The teenager said police refused to register a case when her family complained about the attack, and threatened to kill herself without justice.

"I want justice and if it is not delivered to me, I will immolate myself in front of the Supreme Court.

"I will not sit in peace until my husband is brought to justice and gets punishment for the crime he committed," she added.

Ghulam and Salma married last year and live in the village of Karkana, 475 kilometres (300 miles) southwest of Islamabad.

Local officials insisted they were searching for Ghulam and would arrest him when caught.

"They often had quarrels as the girl used to spend more time with her parents," said Nadir Khan, an administration official in Musa Khel district, part of violence-torn Baluchistan, which borders Afghanistan and Iran.

Prime Minister Yousuf Raza Gilani has demanded action in the case, but many cases of violence against women in Pakistan go unpunished.
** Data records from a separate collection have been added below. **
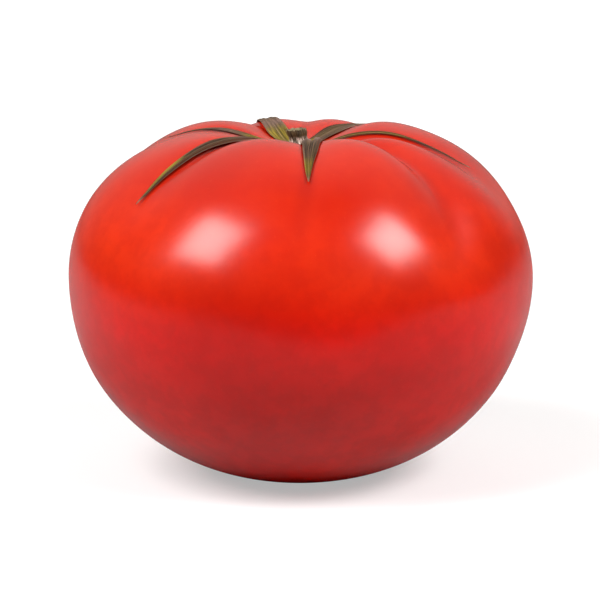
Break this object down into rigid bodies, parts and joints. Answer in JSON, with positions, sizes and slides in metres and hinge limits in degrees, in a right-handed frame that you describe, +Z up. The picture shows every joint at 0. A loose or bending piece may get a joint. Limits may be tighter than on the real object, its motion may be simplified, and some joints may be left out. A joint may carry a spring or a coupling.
{
  "type": "tomato",
  "caption": "Large ripe ribbed tomato, flattened round, with a hollow at the stem, dried sepals and a short stem stub.",
  "frame": {"origin": "centre of the small flat spot that the tomato rests on", "axes": "+Z up through the stem; -Y is the side seen first; +X to the right"},
  "size_m": [0.1, 0.0999, 0.0755],
  "materials": {
    "tomato_skin": "smooth glossy waxy red skin",
    "sepal": "matt drying leaf, green-brown to purple-brown, with fine lengthwise veins",
    "stem": "dry ridged plant stalk, olive brown"
  },
  "bodies": {
    "root": {"fruit": "tomato_skin", "calyx": "sepal", "stem": "stem"}
  },
  "joints": []
}
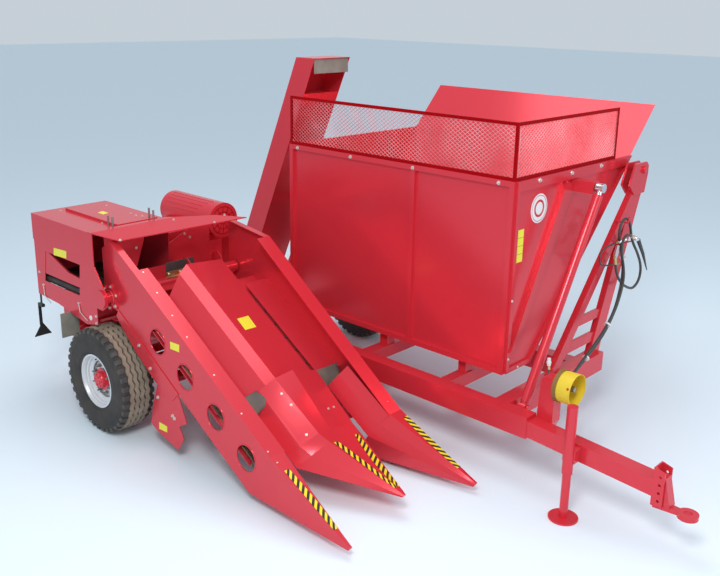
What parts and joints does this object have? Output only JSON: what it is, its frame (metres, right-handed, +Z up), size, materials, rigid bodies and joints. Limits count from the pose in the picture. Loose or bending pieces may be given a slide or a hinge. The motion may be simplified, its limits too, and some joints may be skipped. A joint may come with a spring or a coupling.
{
  "type": "corn picker",
  "caption": "Trailed maize picker with a side-hung picking head, husking bed, elevator and a side-tipping bunker on a ladder frame with parking jack.",
  "frame": {"origin": "middle of the machine's box, on the ground", "axes": "+X forward to the hitch, +Y to the left side, +Z up"},
  "size_m": [5.131, 3.922, 2.815],
  "materials": {
    "red_paint": "gloss",
    "rim_paint": "satin",
    "tyre": "matte",
    "dark_rubber": "matte",
    "yellow_plastic": "satin",
    "bright_rod": "polished",
    "worn_steel": "worn"
  },
  "bodies": {
    "frame": {"axle": "red_paint", "ladder_frame": "red_paint", "drawbar": "red_paint", "hitch_eye": "red_paint", "tipping_stands": "red_paint", "head_trunnions": "red_paint", "bed_frame": "red_paint", "husking_box": "red_paint", "husking_cover": "red_paint", "husking_rolls": "dark_rubber", "fan": "red_paint", "cross_conveyor": "red_paint", "elevator": "red_paint", "rubber_flaps": "dark_rubber", "reflector": "dark_rubber", "drive_train": "red_paint", "pto_cup": "yellow_plastic"},
    "wheel_right": {"tyre_right": "tyre", "rim_right": "rim_paint"},
    "wheel_left": {"tyre_left": "tyre", "rim_left": "rim_paint"},
    "jack": {"jack_leg": "red_paint"},
    "bunker": {"bunker_shell": "red_paint", "bunker_frame": "red_paint", "bunker_mesh": "red_paint", "tipping_tube": "red_paint"},
    "barrel_front": {"ram_barrel_front": "red_paint"},
    "barrel_rear": {"ram_barrel_rear": "red_paint"},
    "rod_front": {"ram_rod_front": "bright_rod"},
    "rod_rear": {"ram_rod_rear": "bright_rod"},
    "head": {"head_walls": "red_paint", "head_covers": "red_paint", "head_noses": "red_paint", "row_frame": "red_paint", "gathering_chains": "worn_steel", "auger_trough": "red_paint"},
    "auger": {"cross_auger": "red_paint"},
    "roll_right_outer": {"roll_right_outer": "worn_steel"},
    "roll_right_inner": {"roll_right_inner": "worn_steel"},
    "roll_left_outer": {"roll_left_outer": "worn_steel"},
    "roll_left_inner": {"roll_left_inner": "worn_steel"},
    "lift_barrel": {"lift_barrel": "red_paint"},
    "lift_rod": {"lift_rod": "bright_rod"},
    "lid": {"husking_lid": "red_paint"},
    "pto": {"pto_shaft": "worn_steel"}
  },
  "joints": [
    {"name": "wheel_right_spin", "type": "hinge", "parent": "frame", "child": "wheel_right", "pos_m": [-1.5415, -1.816, 0.4225], "axis": [0, 1, 0], "continuous": true},
    {"name": "wheel_left_spin", "type": "hinge", "parent": "frame", "child": "wheel_left", "pos_m": [-1.5415, 1.111, 0.4225], "axis": [0, 1, 0], "continuous": true},
    {"name": "jack_slide", "type": "slide", "parent": "frame", "child": "jack", "axis": [0, 0, 1], "range_m": [0, 0.3]},
    {"name": "tip", "type": "hinge", "parent": "frame", "child": "bunker", "pos_m": [-0.1755, 1.561, 2.02], "axis": [-1, 0, 0], "range_deg": [0, 85]},
    {"name": "head_lift", "type": "hinge", "parent": "frame", "child": "head", "pos_m": [-1.4915, -1.179, 1.09], "axis": [0, -1, 0], "range_deg": [-1, 10]},
    {"name": "auger_spin", "type": "hinge", "parent": "head", "child": "auger", "pos_m": [-1.4915, -1.179, 1.09], "axis": [0, 1, 0], "continuous": true},
    {"name": "lid_hinge", "type": "hinge", "parent": "frame", "child": "lid", "pos_m": [-2.0215, -1.24, 1.604], "axis": [-1, 0, 0], "range_deg": [0, 100]},
    {"name": "pto_spin", "type": "hinge", "parent": "frame", "child": "pto", "pos_m": [1.4585, -0.189, 0.807], "axis": [1, 0, 0], "continuous": true},
    {"name": "roll_right_outer_spin", "type": "hinge", "parent": "head", "child": "roll_right_outer", "pos_m": [-1.07539, -1.577, 0.95177], "axis": [0.8489, 0, -0.5285], "continuous": true},
    {"name": "roll_right_inner_spin", "type": "hinge", "parent": "head", "child": "roll_right_inner", "pos_m": [-1.07539, -1.481, 0.95177], "axis": [0.8489, 0, -0.5285], "continuous": true},
    {"name": "roll_left_outer_spin", "type": "hinge", "parent": "head", "child": "roll_left_outer", "pos_m": [-1.07539, -0.781, 0.95177], "axis": [0.8489, 0, -0.5285], "continuous": true},
    {"name": "roll_left_inner_spin", "type": "hinge", "parent": "head", "child": "roll_left_inner", "pos_m": [-1.07539, -0.877, 0.95177], "axis": [0.8489, 0, -0.5285], "continuous": true},
    {"name": "barrel_front_swing", "type": "hinge", "parent": "frame", "child": "barrel_front", "pos_m": [1.1895, -0.139, 0.52], "axis": [1, 0, 0], "range_deg": [-3, 0.5]},
    {"name": "rod_front_slide", "type": "slide", "parent": "barrel_front", "child": "rod_front", "axis": [0, 0.498, 0.8672], "range_m": [0, 1.15]},
    {"name": "barrel_rear_swing", "type": "hinge", "parent": "frame", "child": "barrel_rear", "pos_m": [-1.5405, -0.139, 0.52], "axis": [1, 0, 0], "range_deg": [-3, 0.5]},
    {"name": "rod_rear_slide", "type": "slide", "parent": "barrel_rear", "child": "rod_rear", "axis": [0, 0.498, 0.8672], "range_m": [0, 1.15]},
    {"name": "lift_barrel_swing", "type": "hinge", "parent": "frame", "child": "lift_barrel", "pos_m": [-1.4465, -1.179, 0.42], "axis": [0, -1, 0], "range_deg": [-2, 9]},
    {"name": "lift_rod_slide", "type": "slide", "parent": "lift_barrel", "child": "lift_rod", "axis": [0.9681, 0, 0.2506], "range_m": [-0.02, 0.12]}
  ],
  "couplings": [
    {"joint": "roll_right_inner_spin", "follows": "roll_right_outer_spin", "ratio": -1},
    {"joint": "roll_left_inner_spin", "follows": "roll_left_outer_spin", "ratio": -1},
    {"joint": "barrel_front_swing", "follows": "tip", "ratio": -0.01993},
    {"joint": "rod_front_slide", "follows": "tip", "m_per_rad": 0.76542},
    {"joint": "barrel_rear_swing", "follows": "tip", "ratio": -0.01993},
    {"joint": "rod_rear_slide", "follows": "tip", "m_per_rad": 0.76542},
    {"joint": "lift_barrel_swing", "follows": "head_lift", "ratio": 0.76958},
    {"joint": "lift_rod_slide", "follows": "head_lift", "m_per_rad": 0.64937}
  ]
}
Human rights groups say Pakistani women suffer severe discrimination and widespread domestic violence, including so-called "honour" killings when a victim is murdered for allegedly bringing dishonour on her family.

Ali Dayan Hasan, Pakistan director at Human Rights Watch, told AFP that domestic violence is a "serious, endemic problem in Pakistan" and called on the government to revive efforts to outlaw domestic violence.

But he praised the current parliament for a "fairly impressive" record on passing other legislation designed to protect women's rights.

A recent law against sexual harassment, for example, is "some of the most progressive and cutting edge in the region," he said.